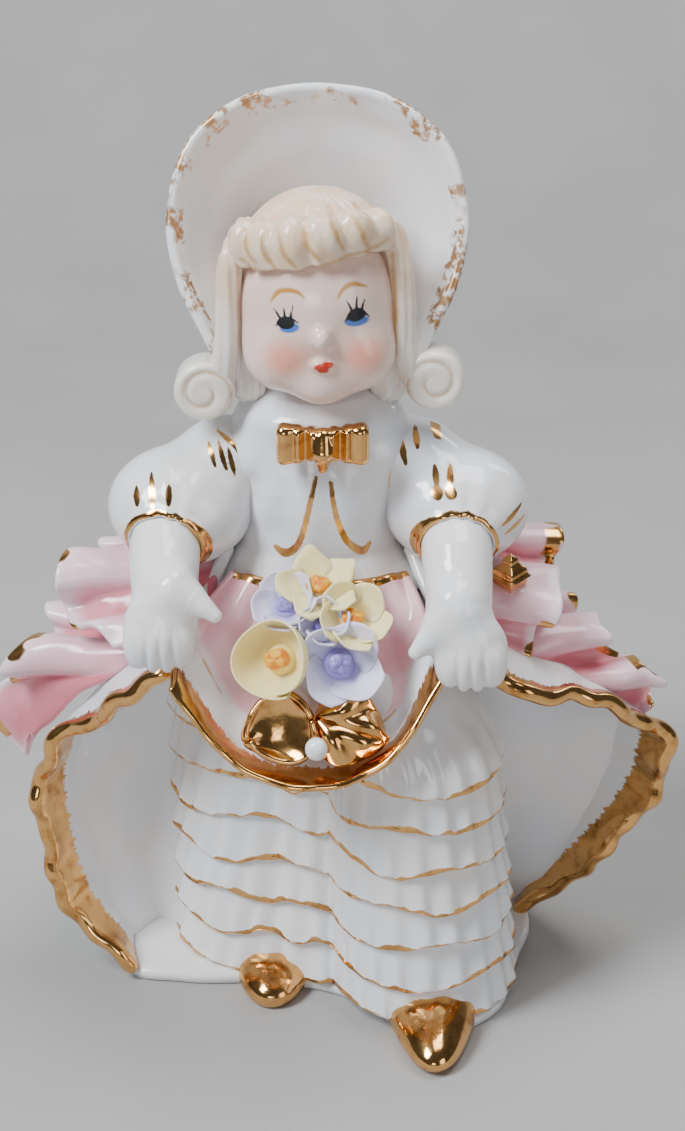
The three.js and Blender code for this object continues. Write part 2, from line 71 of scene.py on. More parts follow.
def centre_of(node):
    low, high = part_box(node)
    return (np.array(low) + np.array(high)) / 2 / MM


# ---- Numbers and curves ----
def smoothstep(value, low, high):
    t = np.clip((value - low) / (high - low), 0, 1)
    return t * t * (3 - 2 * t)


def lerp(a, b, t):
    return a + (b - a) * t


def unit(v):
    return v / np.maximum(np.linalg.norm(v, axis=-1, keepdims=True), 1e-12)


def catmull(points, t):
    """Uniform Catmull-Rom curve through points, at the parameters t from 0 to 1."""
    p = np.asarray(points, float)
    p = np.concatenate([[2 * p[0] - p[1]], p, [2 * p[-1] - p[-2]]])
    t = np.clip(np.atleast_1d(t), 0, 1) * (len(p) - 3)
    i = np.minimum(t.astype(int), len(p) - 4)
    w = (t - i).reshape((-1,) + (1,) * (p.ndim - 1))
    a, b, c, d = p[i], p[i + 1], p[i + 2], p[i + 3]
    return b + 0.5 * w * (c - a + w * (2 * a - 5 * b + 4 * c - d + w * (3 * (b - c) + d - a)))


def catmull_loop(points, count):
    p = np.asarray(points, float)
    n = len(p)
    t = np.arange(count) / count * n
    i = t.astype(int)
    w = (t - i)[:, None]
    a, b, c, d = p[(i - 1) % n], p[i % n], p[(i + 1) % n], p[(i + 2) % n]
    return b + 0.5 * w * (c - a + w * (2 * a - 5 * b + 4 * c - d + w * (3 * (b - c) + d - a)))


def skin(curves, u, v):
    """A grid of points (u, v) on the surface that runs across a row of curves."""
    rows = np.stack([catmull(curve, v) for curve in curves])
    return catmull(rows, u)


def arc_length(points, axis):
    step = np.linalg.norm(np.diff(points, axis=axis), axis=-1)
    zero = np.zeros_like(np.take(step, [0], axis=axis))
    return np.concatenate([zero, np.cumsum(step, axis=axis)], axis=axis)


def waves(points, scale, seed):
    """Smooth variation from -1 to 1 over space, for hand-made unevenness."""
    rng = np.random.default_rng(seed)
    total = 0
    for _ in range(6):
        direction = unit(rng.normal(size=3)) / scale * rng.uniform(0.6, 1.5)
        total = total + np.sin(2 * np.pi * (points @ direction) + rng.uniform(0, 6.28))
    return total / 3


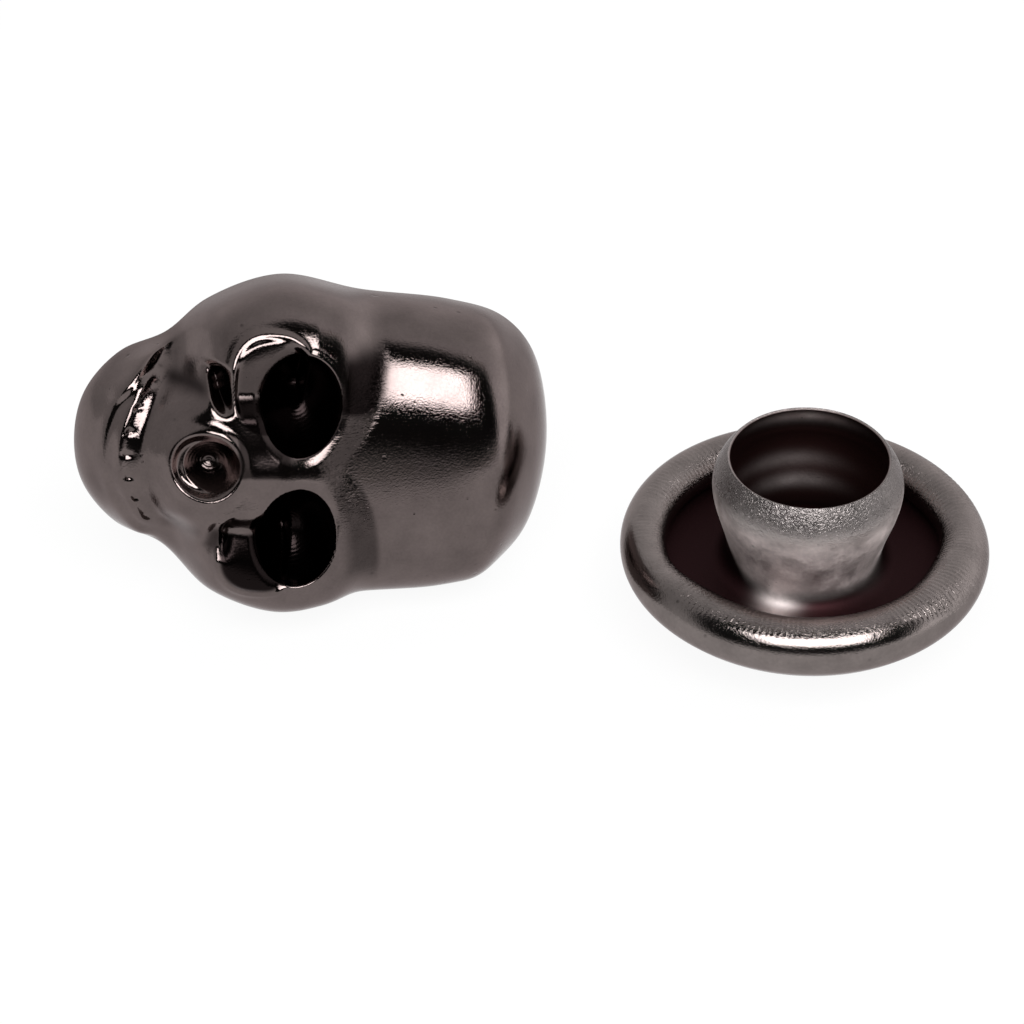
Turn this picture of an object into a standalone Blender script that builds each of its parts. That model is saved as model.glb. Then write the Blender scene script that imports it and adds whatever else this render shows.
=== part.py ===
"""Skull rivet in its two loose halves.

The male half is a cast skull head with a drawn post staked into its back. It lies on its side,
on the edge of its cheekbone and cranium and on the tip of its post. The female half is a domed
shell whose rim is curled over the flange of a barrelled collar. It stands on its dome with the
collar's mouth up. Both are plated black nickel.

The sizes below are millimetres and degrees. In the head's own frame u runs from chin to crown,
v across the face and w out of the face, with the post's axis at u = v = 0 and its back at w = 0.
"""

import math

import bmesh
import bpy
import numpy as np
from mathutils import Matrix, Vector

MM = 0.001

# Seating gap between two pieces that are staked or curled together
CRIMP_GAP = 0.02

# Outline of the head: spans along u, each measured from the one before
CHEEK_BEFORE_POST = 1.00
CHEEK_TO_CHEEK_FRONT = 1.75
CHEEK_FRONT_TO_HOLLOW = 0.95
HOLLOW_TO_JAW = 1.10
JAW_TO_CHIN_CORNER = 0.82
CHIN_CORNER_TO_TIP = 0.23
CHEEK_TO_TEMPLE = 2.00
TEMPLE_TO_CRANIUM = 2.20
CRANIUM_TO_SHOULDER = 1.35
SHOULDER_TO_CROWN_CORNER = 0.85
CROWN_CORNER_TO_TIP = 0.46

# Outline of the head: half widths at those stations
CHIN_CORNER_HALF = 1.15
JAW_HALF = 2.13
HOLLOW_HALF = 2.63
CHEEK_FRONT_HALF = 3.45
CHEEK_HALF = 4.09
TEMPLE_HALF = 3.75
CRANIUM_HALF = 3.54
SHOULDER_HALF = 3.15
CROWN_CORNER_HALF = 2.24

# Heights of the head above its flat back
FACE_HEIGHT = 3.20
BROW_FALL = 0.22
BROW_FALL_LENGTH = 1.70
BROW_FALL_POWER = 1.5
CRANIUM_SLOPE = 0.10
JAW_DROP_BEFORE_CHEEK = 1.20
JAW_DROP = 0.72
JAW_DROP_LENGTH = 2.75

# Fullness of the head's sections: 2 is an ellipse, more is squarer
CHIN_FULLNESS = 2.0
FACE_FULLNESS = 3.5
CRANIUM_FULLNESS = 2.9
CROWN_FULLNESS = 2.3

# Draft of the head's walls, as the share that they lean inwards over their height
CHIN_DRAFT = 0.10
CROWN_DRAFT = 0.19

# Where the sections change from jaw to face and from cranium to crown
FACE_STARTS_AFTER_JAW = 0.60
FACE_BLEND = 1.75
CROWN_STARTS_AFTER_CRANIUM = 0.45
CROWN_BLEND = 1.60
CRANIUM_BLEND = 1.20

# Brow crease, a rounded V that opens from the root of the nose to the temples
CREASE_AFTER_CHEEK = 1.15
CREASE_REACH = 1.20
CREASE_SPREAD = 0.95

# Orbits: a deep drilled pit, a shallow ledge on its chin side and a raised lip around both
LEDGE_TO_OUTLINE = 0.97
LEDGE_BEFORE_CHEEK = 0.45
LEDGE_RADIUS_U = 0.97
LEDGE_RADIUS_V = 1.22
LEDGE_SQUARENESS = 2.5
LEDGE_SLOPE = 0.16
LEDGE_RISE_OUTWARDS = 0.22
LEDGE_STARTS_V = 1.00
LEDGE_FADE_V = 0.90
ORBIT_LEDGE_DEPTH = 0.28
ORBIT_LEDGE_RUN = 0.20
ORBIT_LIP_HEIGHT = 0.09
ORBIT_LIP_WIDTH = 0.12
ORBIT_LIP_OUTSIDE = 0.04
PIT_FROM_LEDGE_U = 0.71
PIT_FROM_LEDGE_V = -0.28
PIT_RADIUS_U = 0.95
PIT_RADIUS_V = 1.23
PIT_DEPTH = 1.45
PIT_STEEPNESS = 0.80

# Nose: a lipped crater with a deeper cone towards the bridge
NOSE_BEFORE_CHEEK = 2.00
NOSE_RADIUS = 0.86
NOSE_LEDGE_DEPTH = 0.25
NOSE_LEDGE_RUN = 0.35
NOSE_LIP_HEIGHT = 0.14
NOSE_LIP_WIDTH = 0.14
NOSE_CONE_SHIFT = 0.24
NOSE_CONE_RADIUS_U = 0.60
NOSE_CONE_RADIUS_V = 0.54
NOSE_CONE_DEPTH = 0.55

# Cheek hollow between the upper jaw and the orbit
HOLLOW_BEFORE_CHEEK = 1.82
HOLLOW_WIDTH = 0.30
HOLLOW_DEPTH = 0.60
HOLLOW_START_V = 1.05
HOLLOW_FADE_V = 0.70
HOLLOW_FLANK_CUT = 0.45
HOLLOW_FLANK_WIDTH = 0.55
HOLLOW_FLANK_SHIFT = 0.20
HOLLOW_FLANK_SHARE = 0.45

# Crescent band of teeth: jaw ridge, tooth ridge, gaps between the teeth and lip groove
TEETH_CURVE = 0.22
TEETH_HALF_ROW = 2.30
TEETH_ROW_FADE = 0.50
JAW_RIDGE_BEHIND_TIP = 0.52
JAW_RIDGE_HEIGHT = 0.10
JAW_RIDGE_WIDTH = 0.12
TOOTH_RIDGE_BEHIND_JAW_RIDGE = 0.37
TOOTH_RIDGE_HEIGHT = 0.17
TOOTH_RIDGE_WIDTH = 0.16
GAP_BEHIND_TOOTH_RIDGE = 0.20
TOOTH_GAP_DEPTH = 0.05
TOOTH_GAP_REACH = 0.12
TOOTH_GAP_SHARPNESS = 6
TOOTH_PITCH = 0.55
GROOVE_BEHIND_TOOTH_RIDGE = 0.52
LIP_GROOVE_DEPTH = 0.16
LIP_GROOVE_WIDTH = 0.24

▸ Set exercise
Pick out all lines from the data above in which the word "scene" appears.

▸ Response for this exercise
The three.js and Blender code for this object continues. Write part 2, from line 71 of scene.py on. More parts follow.
Turn this picture of an object into a standalone Blender script that builds each of its parts. That model is saved as model.glb. Then write the Blender scene script that imports it and adds whatever else this render shows.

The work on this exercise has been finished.